Keeping, Hiring Help, Listing, or Selling — Get the Real Numbers First

Keeping it may be the right call. Hiring a property manager may be the right call. Listing it or selling directly may be the right call. The part worth getting right first is knowing what the property actually nets, not just how tired you are of running it.

If the property is in the Bay Area, you can call or text (415)-415-TWIN, or get a cash offer today, and talk through the real numbers with someone who’s done this before.

FAQs

Is landlord burnout a good reason to sell a rental property?

Not by itself. Burnout is a real signal, but the decision should come from what the property actually nets after repairs, vacancy, and your time — not from exhaustion alone.

How do I know if my rental is actually losing money?

Subtract taxes, insurance, repairs, vacancy, and the value of your own time from what you collect in rent. If that number is thin or negative, the property may be underperforming even if it feels “fine” month to month.

Does rent control affect what I can sell my property for?

It can. Rent capped well below market limits the income a buyer is pricing against, which can affect value — especially for an occupied sale. Details vary by city and property.

Can I sell my rental if a tenant is still living there?

Yes. It’s a different process than selling vacant, with its own rules around notice and cooperation. A tenant-occupied sale covers those mechanics in more depth.

Would a property manager solve the problem instead of selling?
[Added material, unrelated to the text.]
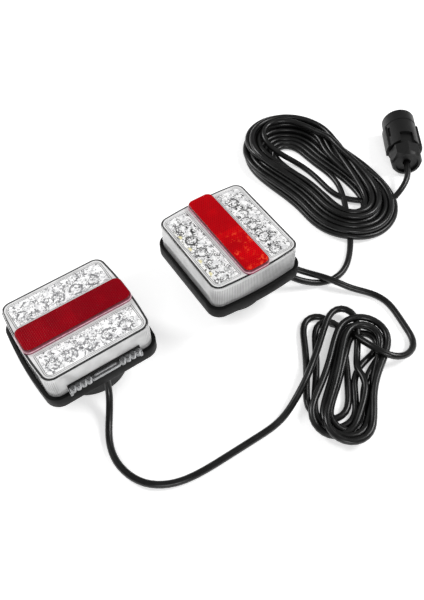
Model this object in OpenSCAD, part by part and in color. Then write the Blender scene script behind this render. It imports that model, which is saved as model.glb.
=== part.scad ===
// Magnetic trailer tail light kit: two square LED lamps on magnet feet, a link lead and a main lead with
// a plug. Millimetres, +Z up. The origin lies on the floor under the centre of the right lamp, and +X runs
// along the reflector bar of that lamp. The left lamp stands along -Y, a quarter turn round.

/* [Lamp] */
// Length of the lens along the reflector bar, at its corners
lens_l = 95; // [90:1:110]
// Width of the lens across the reflector bar
lens_w = 90; // [84:1:100]
// How far the two short ends of the lens bow outwards
end_bow = 3; // [1:0.5:5]
// Corner radius of the lens
lens_r = 9.5; // [6:0.5:12]
// Height of the lens above the top edge of the base
lens_rise = 25.5; // [20:0.5:30]
// Wall thickness of the lens
lens_wall = 2.2; // [1.8:0.1:2.6]
// Width of the red reflector bar
bar_w = 27; // [22:1:32]
// Height of the reflector bar above the lens face
bar_rise = 4.5; // [2:0.5:6]

/* [Base] */
// How far the base stands out round the lens
base_lip = 3.5; // [3:0.5:5]
// Height of the base
base_h = 13; // [12:0.5:15]
// Height of the underside of the base above the floor
base_z = 32; // [30:1:38]

/* [Magnet foot] */
// Radius of the magnet foot where it meets the floor
foot_r = 36; // [33:0.5:40]
// Radius of the column on top of the magnet foot
foot_top_r = 20; // [17:0.5:24]
// Radius of the bolt that holds the foot on the lamp
bolt_r = 3; // [2.5:0.5:4]

/* [Plug] */
// Overall length of the plug with its gland nut
plug_l = 68; // [64:1:80]
// Radius of the plug body, which is also the height of its axis
plug_r = 17.6; // [17:0.2:20]
// Radius of the gland nut over its corners
nut_r = 17; // [15:0.5:18]

/* [Cable] */
// Diameter of both leads
cable_d = 6.2; // [5:0.1:7]
// Height of the hank of main lead, which is three layers of cable over most of it
main_hank_h = 18.6; // [18:0.2:21]
// Height of the hank of link lead, which is three layers of cable
link_hank_h = 18.2; // [18:0.2:21]

/* [Hidden] */
$fn = 64;
cable_r = cable_d / 2;
lens_hx = lens_l / 2;
lens_hy = lens_w / 2;
base_top = base_z + base_h;
face_z = base_top + lens_rise;
floor_t = 2.5;
cavity_z = base_z + floor_t;
ledge_z = base_top - 4;
gasket_t = 1.5;
lens_z = ledge_z + gasket_t;
face_t = 2.5;
channel_d = 1;
screw_at = [lens_hx - 8.5, lens_hy - 8];
boss_z = base_z + 6;

// Where each lamp stands: x, y and the turn about Z
LEFT_AT = [3, -154.5, 91];
RIGHT_AT = [0, 0, 180];
// Cable holes through the floor of each base, in the frame of its own lamp
LEFT_HOLES = [[0, -40]];
RIGHT_HOLES = [[-27, -36], [-12, -40]];
hole_r = 5;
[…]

Sometimes. If the numbers work and the fatigue is about day-to-day management, a manager can help. If the property itself doesn’t pencil out, hiring help just adds a new cost on top of a thin investment.

What should I do before a big repair bill forces the decision for me?

Run the real numbers now — net income, upcoming repairs, and rent-control limits — instead of waiting for a five-figure bill to make the decision for you under pressure.